Monday, June 7, 2010

Musical Mondays: The Sound of Music


There is no musical that is more family friendly than The Sound of Music.  This also means that the more times you watch it, as you age, you'll get more out of it.  As another disc in my Rodgers and Hammerstein collection that I've never unwrapped (because it's always on TV at least once a year, and usually more), I figured it was time to pay attention to it for a bit.  And since I had a ton of work to get done today, and this has a running time of just under 3 hours, The Sound of Music was a terrific option.  It is Rodgers and Hammerstein's final collaboration, as Hammerstein passed away soon after the Broadway premiere.  Then it was brought to the screen in 1965 after 1,443 performances on Broadway, with Mary Martin as Maria, though Julie Andrews played her in the movie.  However, Andrews won the Oscar the year before for Mary Poppins and was a much more popular choice for The Sound of Music, for which she was also nominated, but lost to Julie Christie for Darling.  It tells the story of Maria, a woman studying to be a nun, who becomes a governess for the Von Trapp family, around 1938.  She helps Captain Von Trapp recover from the loss of his wife, and relate to his 7 children again, mostly through music.  They fall in love and marry, and the whole family flees Austria in 1938 after it was annexed by Germany, rather than serve the Nazis.  They settled in Vermont, and I've actually been to the Von Trapp Family Lodge near Stowe, VT. 

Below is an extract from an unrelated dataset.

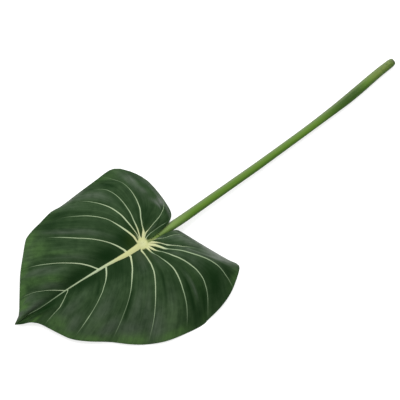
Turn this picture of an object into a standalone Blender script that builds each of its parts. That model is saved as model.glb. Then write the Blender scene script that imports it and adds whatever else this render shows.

The music in The Sound of Music is really what brings it together.  A few songs from the Broadway show were cut and a few were added, and I definitely prefer the movie versions.  The songs removed were fairly gimmicky songs that didn't help the story.  "Do-Re-Mi", "The Sound of Music" (which I remember as "The Hills Are Alive"), "Sixteen Going on Seventeen" and of course as tune turned into a popular Christmas song, "My Favorite Things".  Everyone who sings has a gorgeous voice and does a terrific job.  "Climb Every Mountain" by the Mother Superior is amazing every single time.  Only "Edelweiss" is sung sitting in place.  All the other songs have a lot of theatricality, but they took advantage of being a film, and many of the songs roam around the city, countryside and mountains.  This is something no stage version I've ever seen has come close to living up to.  The film went above and beyond any constraints and took advantage of the beautiful landscape and then the cinematographer used it perfectly.  The opening scene when a helicopter brings the camera from really far away onto Julia Andrews' face has been copied in many different ways and places. 
Definitely one of the best musicals ever brought to film.